Koka - A Functional Language with Effect Types and Handlers

5 comments

  1. [2]
    nrktkt
    Link
    This looks cool. I'm wrapping my head around effect handlers. A couple things jump out that I need to think through for use in practice. One is that effects don't seem to indicate if they resume...

    This looks cool. I'm wrapping my head around effect handlers.
    A couple things jump out that I need to think through for use in practice.
    One is that effects don't seem to indicate if they resume or not. I have to think it through, but is it really OK that only the person defining the handler knows if it will resume or short-circuit like an exception?
    Another thing is that handlers are defined at the top of methods, rather than in the body near where methods are invoked. Maybe this is addressed in "Named and Scoped Handlers" but that's still a todo and the link is broken.
    I'm thinking about this mostly in the frame of error handling, but the idea that the same effect system also works for side-effect isolation and async/await is obviously appealing.

    Last thought is that it's nice to see a native-level functional language with reference counting. I'd been thinking about that concept for a long time but I'm nowhere near skilled enough to even try to play with it.

    8 votes
    1. treed
      Link Parent
      I think the handlers being at the top of the method is just convention in the examples. If I read the docs right, the handlers just accept a closure. The with keyword makes the rest of the body a...

      I think the handlers being at the top of the method is just convention in the examples. If I read the docs right, the handlers just accept a closure. The with keyword makes the rest of the body a closure. You could put the with closer to the use site, or even fully enclose a use mid-way through a function body by not using with. (I think)

      1 vote
  2. [3]
    adutchman
    Link
    Thnk you for sharing!
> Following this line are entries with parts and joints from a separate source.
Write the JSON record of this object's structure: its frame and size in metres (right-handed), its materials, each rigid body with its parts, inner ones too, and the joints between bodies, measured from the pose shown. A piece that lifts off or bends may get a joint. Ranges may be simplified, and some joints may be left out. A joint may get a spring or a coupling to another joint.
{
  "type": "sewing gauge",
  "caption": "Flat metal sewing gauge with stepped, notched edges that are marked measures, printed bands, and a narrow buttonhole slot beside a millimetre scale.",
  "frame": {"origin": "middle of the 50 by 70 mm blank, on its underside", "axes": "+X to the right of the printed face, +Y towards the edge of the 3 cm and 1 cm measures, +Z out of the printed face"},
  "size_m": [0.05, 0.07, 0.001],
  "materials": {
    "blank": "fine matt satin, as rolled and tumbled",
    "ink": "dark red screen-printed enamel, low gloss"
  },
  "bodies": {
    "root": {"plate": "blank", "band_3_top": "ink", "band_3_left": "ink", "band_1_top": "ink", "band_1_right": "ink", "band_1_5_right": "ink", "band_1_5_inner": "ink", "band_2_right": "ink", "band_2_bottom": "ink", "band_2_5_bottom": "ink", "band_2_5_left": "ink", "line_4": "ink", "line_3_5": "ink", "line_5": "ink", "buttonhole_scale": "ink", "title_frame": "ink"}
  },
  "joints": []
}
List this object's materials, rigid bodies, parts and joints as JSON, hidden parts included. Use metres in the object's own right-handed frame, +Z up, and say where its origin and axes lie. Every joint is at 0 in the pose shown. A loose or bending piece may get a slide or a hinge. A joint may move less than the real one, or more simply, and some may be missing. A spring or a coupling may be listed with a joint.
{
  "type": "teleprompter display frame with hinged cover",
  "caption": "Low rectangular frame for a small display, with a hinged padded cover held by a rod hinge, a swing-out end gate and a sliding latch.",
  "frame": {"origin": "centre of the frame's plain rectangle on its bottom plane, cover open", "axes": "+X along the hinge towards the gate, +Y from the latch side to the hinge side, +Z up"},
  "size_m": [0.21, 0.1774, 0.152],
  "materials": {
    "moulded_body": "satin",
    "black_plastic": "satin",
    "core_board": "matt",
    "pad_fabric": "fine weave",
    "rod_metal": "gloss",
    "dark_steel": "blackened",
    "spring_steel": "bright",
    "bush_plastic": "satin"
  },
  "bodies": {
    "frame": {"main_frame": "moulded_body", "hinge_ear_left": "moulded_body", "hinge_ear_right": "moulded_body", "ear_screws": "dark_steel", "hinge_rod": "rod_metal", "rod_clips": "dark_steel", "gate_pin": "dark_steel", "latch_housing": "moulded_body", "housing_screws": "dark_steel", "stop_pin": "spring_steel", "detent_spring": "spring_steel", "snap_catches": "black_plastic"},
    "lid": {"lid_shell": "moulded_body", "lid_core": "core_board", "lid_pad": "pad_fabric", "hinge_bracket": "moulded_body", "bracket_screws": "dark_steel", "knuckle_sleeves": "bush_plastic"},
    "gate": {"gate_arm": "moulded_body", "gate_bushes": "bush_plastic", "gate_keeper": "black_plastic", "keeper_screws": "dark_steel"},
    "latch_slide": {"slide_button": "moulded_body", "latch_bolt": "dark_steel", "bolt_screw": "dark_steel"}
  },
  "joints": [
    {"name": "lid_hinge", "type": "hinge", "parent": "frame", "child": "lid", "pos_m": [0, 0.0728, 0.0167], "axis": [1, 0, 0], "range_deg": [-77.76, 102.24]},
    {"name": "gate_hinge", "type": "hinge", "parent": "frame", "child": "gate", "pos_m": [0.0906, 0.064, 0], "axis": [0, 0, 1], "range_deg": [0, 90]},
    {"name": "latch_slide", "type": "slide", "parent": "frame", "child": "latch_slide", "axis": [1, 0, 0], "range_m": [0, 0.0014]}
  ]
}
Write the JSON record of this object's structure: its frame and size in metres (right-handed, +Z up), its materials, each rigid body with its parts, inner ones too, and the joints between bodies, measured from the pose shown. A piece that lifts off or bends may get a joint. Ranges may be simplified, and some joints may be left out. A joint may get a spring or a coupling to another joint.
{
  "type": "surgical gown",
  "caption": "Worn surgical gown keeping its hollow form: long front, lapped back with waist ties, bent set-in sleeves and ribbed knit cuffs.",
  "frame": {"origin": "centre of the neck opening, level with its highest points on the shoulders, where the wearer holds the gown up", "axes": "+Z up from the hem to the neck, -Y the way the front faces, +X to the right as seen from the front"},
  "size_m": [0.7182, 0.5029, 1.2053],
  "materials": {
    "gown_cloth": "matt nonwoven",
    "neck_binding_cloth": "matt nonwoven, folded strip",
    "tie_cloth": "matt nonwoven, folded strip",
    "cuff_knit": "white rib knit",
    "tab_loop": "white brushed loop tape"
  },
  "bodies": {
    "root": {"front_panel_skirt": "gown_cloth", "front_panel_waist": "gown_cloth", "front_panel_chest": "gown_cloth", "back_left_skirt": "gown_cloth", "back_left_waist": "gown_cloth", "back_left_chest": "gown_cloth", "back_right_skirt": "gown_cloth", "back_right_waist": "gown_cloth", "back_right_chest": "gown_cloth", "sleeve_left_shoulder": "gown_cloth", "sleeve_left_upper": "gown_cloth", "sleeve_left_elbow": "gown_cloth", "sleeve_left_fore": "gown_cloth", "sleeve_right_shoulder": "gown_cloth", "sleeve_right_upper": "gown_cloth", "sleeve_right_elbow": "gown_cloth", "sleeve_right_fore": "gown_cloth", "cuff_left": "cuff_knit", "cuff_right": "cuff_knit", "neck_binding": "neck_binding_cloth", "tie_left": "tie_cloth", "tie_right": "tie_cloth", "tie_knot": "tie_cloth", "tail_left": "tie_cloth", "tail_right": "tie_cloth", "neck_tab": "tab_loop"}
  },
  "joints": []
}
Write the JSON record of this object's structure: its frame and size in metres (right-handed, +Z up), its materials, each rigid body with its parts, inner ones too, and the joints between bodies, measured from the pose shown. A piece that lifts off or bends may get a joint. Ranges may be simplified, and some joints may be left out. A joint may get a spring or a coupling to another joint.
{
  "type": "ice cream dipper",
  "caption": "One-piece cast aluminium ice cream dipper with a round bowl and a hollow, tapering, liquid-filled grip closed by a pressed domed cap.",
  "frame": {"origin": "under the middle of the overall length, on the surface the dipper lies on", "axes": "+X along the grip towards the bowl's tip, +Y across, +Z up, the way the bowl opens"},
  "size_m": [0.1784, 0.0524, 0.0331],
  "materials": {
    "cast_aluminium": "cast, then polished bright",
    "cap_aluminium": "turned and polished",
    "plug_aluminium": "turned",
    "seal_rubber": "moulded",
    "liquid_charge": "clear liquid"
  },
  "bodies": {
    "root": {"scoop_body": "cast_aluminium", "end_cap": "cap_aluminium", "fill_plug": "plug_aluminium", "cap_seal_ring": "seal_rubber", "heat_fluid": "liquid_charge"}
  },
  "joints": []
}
I have been thinking about FP and about why FP language implementations are generally slow and why I haven't seen an FP language take a Rust-like approach for compilation. I...

    Thnk you for sharing! I have been thinking about FP and about why FP language implementations are generally slow and why I haven't seen an FP language take a Rust-like approach for compilation. I think this is exactly such a language. I also came up with the idea of FBIP and I am surprised that languages like Fsharp and Ocaml don't do it because it seems so obvious (or do am I wrong about this?). I am still wrapping my head around the effects. One thing I do not understand why exceptions are used instead of using Error type.
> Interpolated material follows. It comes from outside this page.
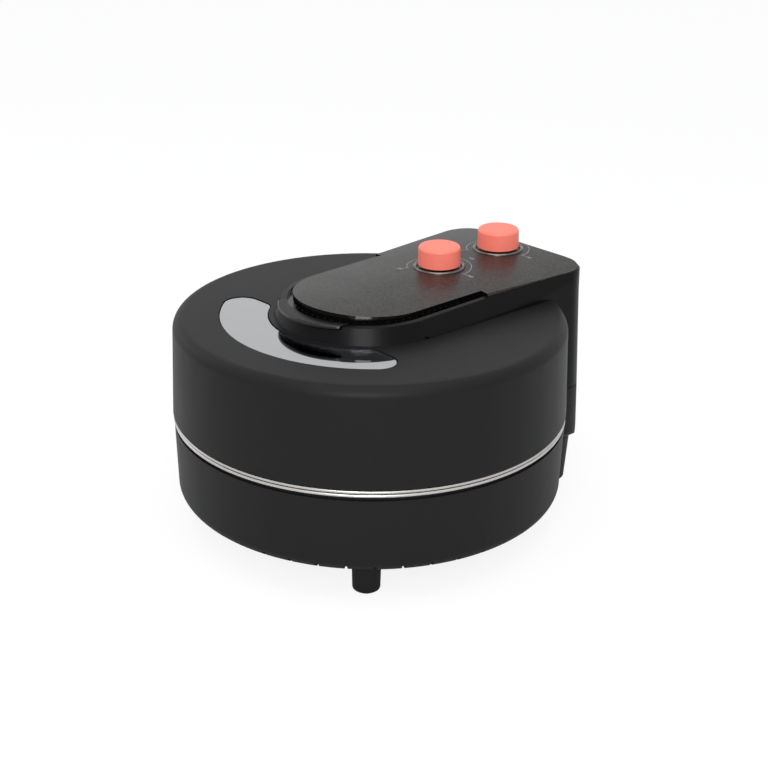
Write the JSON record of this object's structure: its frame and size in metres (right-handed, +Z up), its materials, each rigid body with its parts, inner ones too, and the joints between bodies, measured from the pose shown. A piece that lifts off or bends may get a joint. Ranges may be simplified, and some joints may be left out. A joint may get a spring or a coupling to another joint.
{
  "type": "electric pizza maker",
  "caption": "Round countertop pizza maker with a baking stone, a hinged domed lid with a crescent window, and a control arm that turns down into the hinge tower.",
  "frame": {"origin": "centre of the closed appliance's bounding box, on the table its feet stand on", "axes": "+Z up, +Y towards the hinge tower at the back, +X to the right as seen from the front"},
  "size_m": [0.36, 0.3872, 0.243],
  "materials": {
    "casing": "satin black moulded plastic with a very fine grain",
    "window_trim": "black plastic frame",
    "rubber_trim": "soft black rubber",
    "liner_steel": "bright rolled sheet steel, brushed round the rim",
    "plated_steel": "plain zinc-plated sheet steel",
    "bright_steel": "turned bright steel",
    "element_sheath": "dark oxidised heating-element sheath",
    "baking_stone": "unglazed fired clay stone, dry and slightly grainy",
    "clear_glass": "clear toughened flat glass",
    "panel_satin": "satin warm grey coating with a fine metallic sparkle",
    "bezel_chrome": "bright plated ring with a bevelled edge",
    "switch_case": "pale heat-resistant moulding",
    "timer_case": "dark moulded timer case",
    "coral_knob": "satin coral plastic, smooth all over"
  },
  "bodies": {
    "base": {"base_shell": "casing", "bottom_plate": "plated_steel", "bottom_screws": "bright_steel", "feet": "casing", "foot_pads": "rubber_trim", "rim_gasket": "rubber_trim", "base_liner": "liner_steel", "lower_element": "element_sheath", "lower_element_clips": "plated_steel", "hinge_housing": "casing", "rear_stand": "casing", "base_hinge_bracket": "plated_steel", "hinge_pin": "bright_steel", "terminal_block": "switch_case", "cord_gland": "rubber_trim"},
    "stone": {"pizza_stone": "baking_stone"},
    "lid": {"lid_shell": "casing", "lid_liner": "liner_steel", "upper_element": "element_sheath", "upper_element_clips": "plated_steel", "thermostat_probe": "plated_steel", "window_frame": "window_trim", "window_glass": "clear_glass", "inner_glass": "clear_glass", "arm_housing": "casing", "control_panel": "panel_satin", "lid_handle": "panel_satin", "lid_hinge_bracket": "plated_steel", "hinge_screws": "bright_steel", "temperature_bezel": "bezel_chrome", "timer_bezel": "bezel_chrome", "thermostat": "switch_case", "timer_unit": "timer_case"},
    "temperature_control": {"temperature_knob": "coral_knob", "temperature_shaft": "bright_steel"},
    "timer_control": {"timer_knob": "coral_knob", "timer_shaft": "bright_steel"}
  },
  "joints": [
    {"name": "lid_hinge", "type": "hinge", "parent": "base", "child": "lid", "pos_m": [0, 0.1855, 0.1011], "axis": [-1, 0, 0], "range_deg": [0, 90]},
    {"name": "stone_lift", "type": "slide", "parent": "base", "child": "stone", "axis": [0, 0, 1], "range_m": [0, 0.018]},
    {"name": "temperature_turn", "type": "hinge", "parent": "lid", "child": "temperature_control", "pos_m": [0, 0.07084, 0.23387], "axis": [0, -0.0175, 0.9998], "range_deg": [-270, 0]},
    {"name": "timer_turn", "type": "hinge", "parent": "lid", "child": "timer_control", "pos_m": [0, 0.14922, 0.23524], "axis": [0, -0.0175, 0.9998], "range_deg": [-300, 0]}
  ]
}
    Edit: I think I get it now: there are both exceptions and error types. It seems to me that errors are like Rusts panics and errors are like errors.

    4 votes
    1. [2]
      wirelyre
      Link Parent
      I won't pretend to be an expert but I'll note that, to summarize the paper, basically FBIP and prior work are pretty tricky. Once you decide to generate a modify-in-place control path you've got a...

      I won't pretend to be an expert but I'll note that, to summarize the paper, basically FBIP and prior work are pretty tricky. Once you decide to generate a modify-in-place control path you've got a whole tangle of linear constraints in your compiler IR that simply don't exist in the source language. (Unless they do, in which case you get ATS.)
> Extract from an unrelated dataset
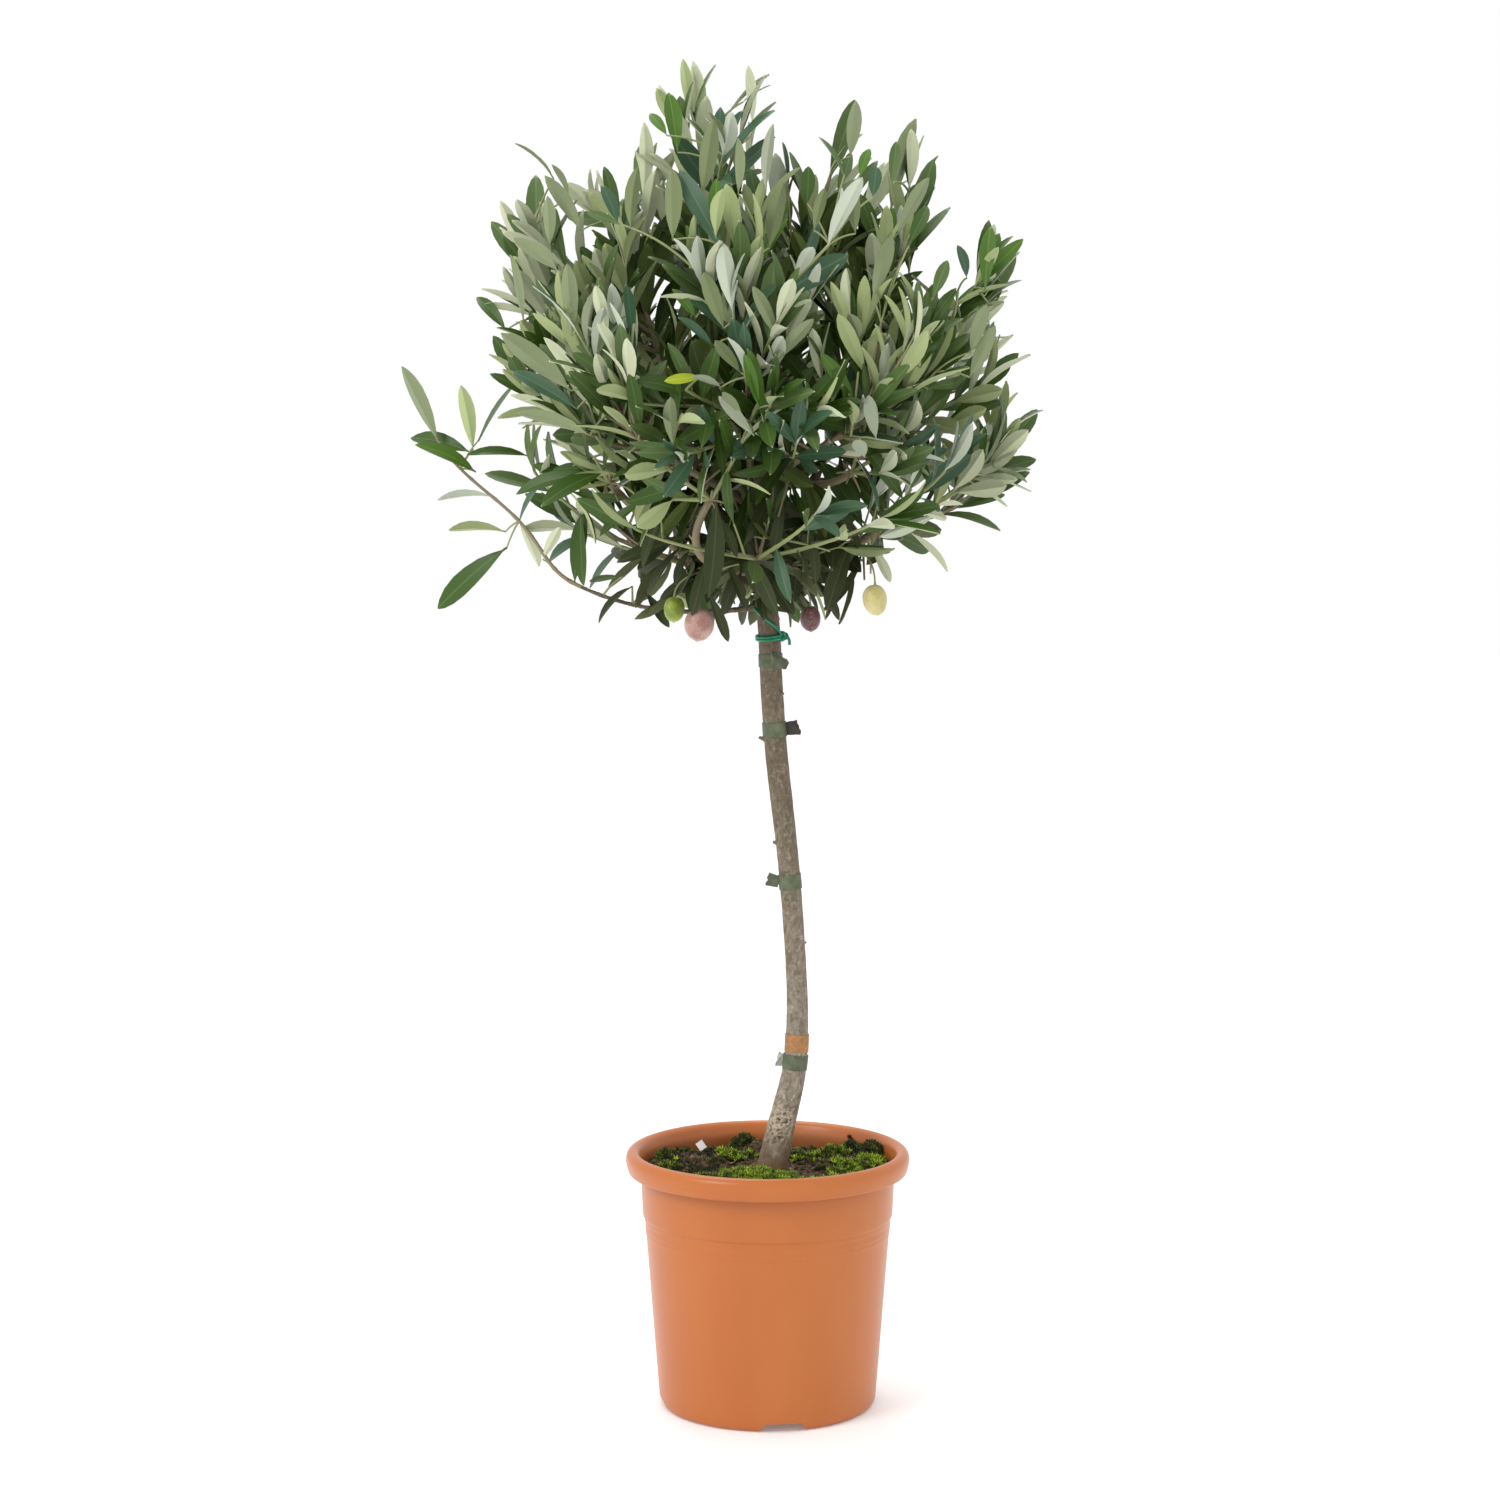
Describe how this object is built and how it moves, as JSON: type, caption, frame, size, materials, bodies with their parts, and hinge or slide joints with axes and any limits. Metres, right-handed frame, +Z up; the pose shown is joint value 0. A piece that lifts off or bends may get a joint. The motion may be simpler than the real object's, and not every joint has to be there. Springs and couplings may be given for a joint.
{
  "type": "potted olive tree",
  "caption": "Young standard olive tree in a round moulded pot: slender bent trunk under a loose rounded crown of narrow grey-green leaves, for a patio, hall or terrace.",
  "frame": {"origin": "centre of the pot's flat underside, on the ground", "axes": "+Z up along the tree, -Y the front, +X to the right seen from the front"},
  "size_m": [0.5266, 0.4568, 1.1216],
  "materials": {
    "pot": "satin moulded plastic",
    "soil": "moist crumbly compost",
    "bark": "young grey-brown bark",
    "foliage": "leathery leaf",
    "tape": "soft weathered tape",
    "marker": "dull plastic tape",
    "twine": "smooth twine"
  },
  "bodies": {
    "root": {"pot": "pot", "soil": "soil", "trunk": "bark", "tie_band_1": "tape", "tie_band_2": "tape", "tie_band_3": "tape", "tie_band_4": "tape", "marker_band": "marker", "twine_loop": "twine", "bough_top_centre": "bark", "foliage_top_centre": "foliage", "bough_left_high": "bark", "foliage_left_high": "foliage", "bough_right_high": "bark", "foliage_right_high": "foliage", "bough_front_high": "bark", "foliage_front_high": "foliage", "bough_back_high": "bark", "foliage_back_high": "foliage", "bough_right_low": "bark", "foliage_right_low": "foliage", "bough_left_low": "bark", "foliage_left_low": "foliage", "bough_front_low": "bark", "foliage_front_low": "foliage", "bough_back_low": "bark", "foliage_back_low": "foliage", "bough_left_spray": "bark", "foliage_left_spray": "foliage", "bough_top_right": "bark", "foliage_top_right": "foliage", "bough_upper_right": "bark", "foliage_upper_right": "foliage", "bough_upper_left": "bark", "foliage_upper_left": "foliage", "bough_front_left": "bark", "foliage_front_left": "foliage", "bough_front_right": "bark", "foliage_front_right": "foliage", "bough_back_left": "bark", "foliage_back_left": "foliage", "bough_back_right": "bark", "foliage_back_right": "foliage"}
  },
  "joints": []
}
      Deciding to reuse an allocation at runtime means you have to know it's not going to be accessed later — in Koka that's done through reference counting, but OCaml and F♯ need garbage collectors because they can have self-references. So it's natural to track values starting from their constructors and try to inline functions / beta-reduce to put non-escaping allocations on the stack. Well, OCaml does that and I'm positive F♯ and its JIT do too.

      You can do different stuff with different language semantics. Koka is a squeaky-clean slate with simple values and a precise effect system. It's also a research language. By contrast, the Haskell compiler can get away with murder because of laziness and the fact that it basically has no effects at all.

      5 votes
      1. Moonchild
        Link Parent
        You don't need types nearly so fancy as ats's to model uniqueness—see for example futhark, clean, and rust. (I am not giving an opinion on whether this is a good idea.) I don't really understand...

        You don't need types nearly so fancy as ats's to model uniqueness—see for example futhark, clean, and rust. (I am not giving an opinion on whether this is a good idea.)

        I don't really understand the comment about 'a whole tangle of linear constraints in your compiler IR that simply don't exist in the source language'. For one, you need a 'whole tangle' of interactions and constraints anyway in order to implement many other optimisations, including escape analysis, which you mention. For two, whether an operation is done in-place or not is not something that really matters for other optimisations, so it is not problematic to do it late, as part of instruction selection and representation selection—there are not really phase ordering problems (standard caveats and rebuttals apply). (Contrariwise, deciding early adds unnecessary redundancy to the ir. Consider 'f (Cons x y) = g (Cons x+1 y) (Cons x y+1)'. One of those conses can be 'in place', while the other cannot, but if I decide which one too early then that's now something that I have to care about.)

        Reference counting is a form of garbage collection, and non-naive forms (i.e., not what swift/c++/rust do) can work very well even in languages that admit concurrency and cycles, if combined with mechanisms such as backup tracing to deal with those cycles (see e.g. lxr). In these cases, the reference count provides an upper bound on the number of references to an object, so it can be soundly used to mutate in place. Further, something like backup tracing is probably something you want with any allocation strategy, to deal with fragmentation; see e.g. shipilev on the subject.

        If you never mutate and use bump allocation, then pointers can only point backwards in the heap, which is a useful property that a tracing collector can take advantage of. You lose this if the implementation mutates opportunistically. Whether this is a worthwhile trade is not obvious (there is a reason I own https://performanceisworkloaddependent.com/...)

        I don't really buy the 'ghc=magic' or 'lazy=fast' memes. I opined on the matter somewhat here.